There is also widespread fear of farmed animals “taking over.” The fear that farmed animals would take over if we let them have their way reveals how deftly fear can hijack our ability to think through the facts. Farmed animals would not exist if humans did not artificially breed them into existence in the first place. Our fear of them breeding like crazy and taking over is a fiction we’ve been fed that eliminates ourselves as the source of the problem—that is, our forced breeding of other animals driven by our demand for animal products. The fear is irrational not only in how it ignores the source of the problem but also in how it imagines a scenario in which billions of animals are suddenly freed from enslavement and allowed to roam and multiply freely. Such an abrupt end to animal exploitation is hardly likely. When the majority of society decides that animal exploitation is inherently wrong, then it is far more likely to see laws that abolish breeding first, perhaps even in phases.
Another form of fictionalized fear is the fearmongering over what could happen to us if we stop eating animals. Our hair will fall out. Our skin will dry up like a prune. Our muscle mass will melt away. Our brains might even shrink! We will become weepy and depressed.
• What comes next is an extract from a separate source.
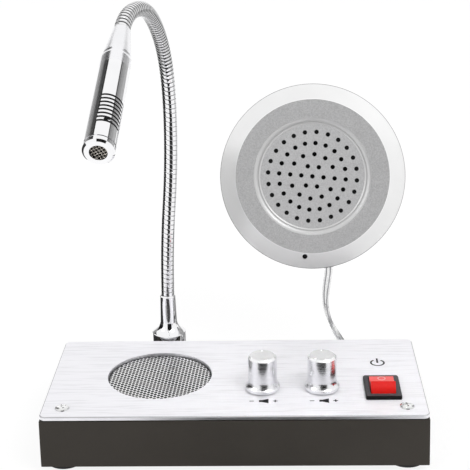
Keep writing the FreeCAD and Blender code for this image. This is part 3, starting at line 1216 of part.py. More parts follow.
os.makedirs("parts", exist_ok=True)
for item in parts:
    item.Shape.exportStep(os.path.join("parts", item.Label + ".step"))
print(len(parts), "sub-parts written")
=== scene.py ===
import json
import math

import bmesh
import bpy
from mathutils import Matrix, Vector


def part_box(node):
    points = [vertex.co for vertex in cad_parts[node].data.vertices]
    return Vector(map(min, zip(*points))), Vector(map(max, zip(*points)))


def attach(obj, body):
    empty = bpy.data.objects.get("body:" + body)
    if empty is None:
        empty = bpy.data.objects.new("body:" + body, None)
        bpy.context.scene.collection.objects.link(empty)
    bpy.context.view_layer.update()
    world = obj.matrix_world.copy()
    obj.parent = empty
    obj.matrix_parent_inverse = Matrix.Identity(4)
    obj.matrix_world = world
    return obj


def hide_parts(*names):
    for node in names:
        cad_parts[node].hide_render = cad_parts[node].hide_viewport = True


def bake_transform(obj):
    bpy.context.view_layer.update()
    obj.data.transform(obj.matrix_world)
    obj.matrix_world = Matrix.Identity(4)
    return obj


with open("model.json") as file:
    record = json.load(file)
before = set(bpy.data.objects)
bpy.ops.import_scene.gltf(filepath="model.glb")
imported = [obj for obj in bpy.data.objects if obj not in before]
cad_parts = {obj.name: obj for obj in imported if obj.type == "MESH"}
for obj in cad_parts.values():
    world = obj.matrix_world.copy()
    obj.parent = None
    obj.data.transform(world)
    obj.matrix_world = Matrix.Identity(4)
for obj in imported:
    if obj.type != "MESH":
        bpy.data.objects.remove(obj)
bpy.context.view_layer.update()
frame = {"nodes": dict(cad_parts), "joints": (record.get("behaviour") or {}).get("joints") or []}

# The teller window intercom: finishes for its solids, and the finer pieces that stand for some of them.

nodes = frame["nodes"]
joint_at = {joint["name"]: Vector(joint["pos_m"]) for joint in frame["joints"]}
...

In an article published in Women’s Health called “The Scary Mental Health Risks of Going Meatless” and in Lierre Keith’s book The Vegetarian Myth, we find classic examples of the backlash that happens whenever a social movement gains a bit of ground and threatens the dominant culture’s cozy position of privilege, resulting in personal attacks on the character of the messengers of the cause and dismissing them as “crazy” or “mentally ill.”